Arcade Fire frontman Win Butler is denying accusations of sexual misconduct made against him by multiple people.

Numerous people told the online music publication Pitchfork that Butler's reputation in public is very different from when he steps offstage.

Three women, the Pitchfork article writes, said Butler had sexual interactions with them that were inappropriate given the singer's age, power as a music celebrity, and the context.

All the women were between 18 and 23 at the start of their interactions with Butler between 2016 and 2020 when Butler was between 36 and 39.

A fourth person, who is non-binary, said Butler assaulted them twice in 2015 when they were 21 (Butler was 34). Once in a car, and once at their apartment "despite text messages admonishing him not to come."

Butler admitted to having "consensual relationships outside of marriage" to his wife and bandmate Régine Chassagne from Montreal. In the statement, he admits to having relationships with the four people.

"Most importantly, every single one of these interactions has been mutual and always between consenting adults. It is deeply revisionist, and frankly just wrong, for anyone to suggest otherwise," he wrote.

"I have never touched a woman against her will, and any implication that I have is simply false. I vehemently deny any suggestion that I forced myself on a woman or demanded sexual favours. That simply, and unequivocally, never happened."

In the statement, Butler called Chassagne his "soulmate," but wrote that "it has been difficult to balance being the father, husband, and bandmate I want to be."

He writes about struggling with mental health issues and that he started drinking heavily in his 30s after the couple experienced a miscarriage.

"None of this is intended to excuse my behaviour, but I do want to give some context and share what was happening in my life around this time," he wrote.

"I no longer recognized myself or the person I had become."

None of the allegations have been proven in court.

Marc Hogan, the Pitchfork reporter that broke the story on Saturday, says he first became aware of the allegations from social media posts which were posted in May.

"It was just a matter of checking them out and seeing what was there, and then realizing that, unfortunately, there was a lot there," he told CTV News.

He says most of the alleged victims he spoke with were "huge fans of Arcade Fire," he said. "That was the main similarity between them."

FLorence-Olivia Genesse is a Ph.D. candidate in Law at Durham university and specializes in sexual violence. She said the music industry is one where power's fame or reputation rarely suffers even after allegations are proven.

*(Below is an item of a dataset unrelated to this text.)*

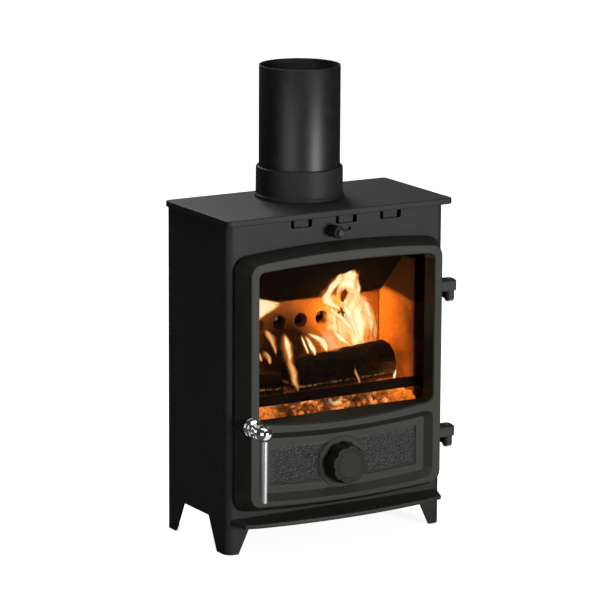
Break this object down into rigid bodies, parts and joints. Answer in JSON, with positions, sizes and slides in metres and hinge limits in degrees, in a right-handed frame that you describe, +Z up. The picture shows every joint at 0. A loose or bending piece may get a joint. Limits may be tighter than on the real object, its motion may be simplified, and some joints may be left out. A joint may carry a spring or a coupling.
{
  "type": "multi-fuel stove",
  "caption": "Slim free-standing multi-fuel stove with a glazed cast door, chrome handle, round air wheel, top air slide, ash lip and a length of flue pipe.",
  "frame": {"origin": "bottom centre of the whole stove's box, on the floor", "axes": "+Z up; the door faces -Y; +X to the right seen from the front"},
  "size_m": [0.4084, 0.2742, 0.735],
  "materials": {
    "stove_black": "matt heat-resistant black paint on steel",
    "cast_black": "matt black paint on cast iron",
    "flue_enamel": "satin black enamel",
    "dark_iron": "rough, sooty",
    "chrome": "polished",
    "satin_steel": "satin",
    "zinc_screw": "zinc plated",
    "stove_glass": "clear, lightly smoked at the edges",
    "seal_rope": "woven glass-fibre rope",
    "fire_brick": "rough vermiculite board",
    "pan_steel": "bare dark sheet steel",
    "charred_wood": "charred bark, black and cracked",
    "embers": "grey ash over glowing coals"
  },
  "bodies": {
    "casing": {"outer_casing": "stove_black", "back_panel": "stove_black", "base_plate": "dark_iron", "top_plate": "stove_black", "flue_collar": "stove_black", "flue_pipe": "flue_enamel", "collar_bolt_left": "zinc_screw", "collar_bolt_right": "zinc_screw", "ash_lip": "cast_black", "lip_bolt_left": "zinc_screw", "lip_bolt_right": "zinc_screw", "hinge_bracket_upper": "cast_black", "hinge_bracket_lower": "cast_black", "hinge_pin_upper": "zinc_screw", "hinge_pin_lower": "zinc_screw", "hinge_screw_upper": "zinc_screw", "hinge_screw_lower": "zinc_screw", "slide_keeper_left": "dark_iron", "slide_keeper_right": "dark_iron", "air_deflector": "dark_iron", "grate_rail_left": "dark_iron", "grate_rail_right": "dark_iron", "left_fire_brick": "fire_brick", "right_fire_brick": "fire_brick", "rear_fire_brick": "fire_brick", "throat_plate": "dark_iron", "rear_air_channel": "dark_iron", "slotted_grate": "dark_iron", "log_guard": "dark_iron", "guard_bracket_left": "dark_iron", "guard_bracket_right": "dark_iron", "ash_pan": "pan_steel", "ash_pan_handle": "pan_steel", "ember_bed": "embers", "front_log": "charred_wood", "left_log": "charred_wood"},
    "door": {"door_casting": "cast_black", "door_glass": "stove_glass", "glass_gasket": "seal_rope", "door_seal": "seal_rope", "glass_clip_top_left": "dark_iron", "glass_clip_top_right": "dark_iron", "glass_clip_bottom_left": "dark_iron", "glass_clip_bottom_right": "dark_iron", "clip_screw_top_left": "zinc_screw", "clip_screw_top_right": "zinc_screw", "clip_screw_bottom_left": "zinc_screw", "clip_screw_bottom_right": "zinc_screw", "air_stud": "zinc_screw", "air_stud_nut": "zinc_screw"},
    "handle": {"handle_boss": "chrome", "handle_grip": "satin_steel", "latch_cam": "dark_iron", "cam_nut": "zinc_screw"},
    "wheel_carrier": {"air_wheel_washer": "zinc_screw"},
    "wheel": {"air_wheel": "cast_black"},
    "air_slide": {"airwash_slide": "dark_iron", "airwash_knob": "cast_black"},
    "riddle": {"riddle_plate": "dark_iron"}
  },
  "joints": [
    {"name": "door_swing", "type": "hinge", "parent": "casing", "child": "door", "pos_m": [0.19525, -0.0659, 0.27], "axis": [0, 0, 1], "range_deg": [0, 110]},
    {"name": "handle_turn", "type": "hinge", "parent": "door", "child": "handle", "pos_m": [-0.17325, -0.0869, 0.2095], "axis": [0, 1, 0], "range_deg": [0, 90]},
    {"name": "wheel_travel", "type": "slide", "parent": "door", "child": "wheel_carrier", "axis": [0, 1, 0], "range_m": [-0.00376, 0.00376]},
    {"name": "wheel_spin", "type": "hinge", "parent": "wheel_carrier", "child": "wheel", "pos_m": [-0.00625, -0.0778, 0.132], "axis": [0, 1, 0], "range_deg": [-540, 540]},
    {"name": "air_slide_move", "type": "slide", "parent": "casing", "child": "air_slide", "axis": [1, 0, 0], "range_m": [-0.005, 0.03]},
    {"name": "riddle_move", "type": "slide", "parent": "casing", "child": "riddle", "axis": [0, 1, 0], "range_m": [-0.008, 0.008]}
  ],
  "couplings": [
    {"joint": "wheel_travel", "follows": "wheel_spin", "m_per_rad": 0.00039789}
  ]
}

"It is well-known that the music industry, especially men in positions of power, have abused the fame and attention that comes with the lifestyle they have," she said. "It is also well-known that even after allegations and accusations are proven in court, the perpetrator's career remains the same, usually after a short pause outside the public's eye."

Genesse said more men have been sanctioned or dropped from high-level positions in wake of the #metoo movement, but that it's not the majority of cases.

Butler's age and position of power cannot be discounted in this case, Genesse said.

"The first thing to know is that sexual assaults, misconducts, and non-consensual acts are done for power by people who assume they have power over another's response, i.e. no freely given 'yes,'" she said. "Victims of rape face more scrutiny and judgment than the defendant because there is often insufficient physical evidence to determine whether consent occurred. It is clear from what we know so far that there is also the presence of many coercive circumstances such as age gap and celebrity status; it is very difficult to establish, when so many coercive factors are present, that there was consent."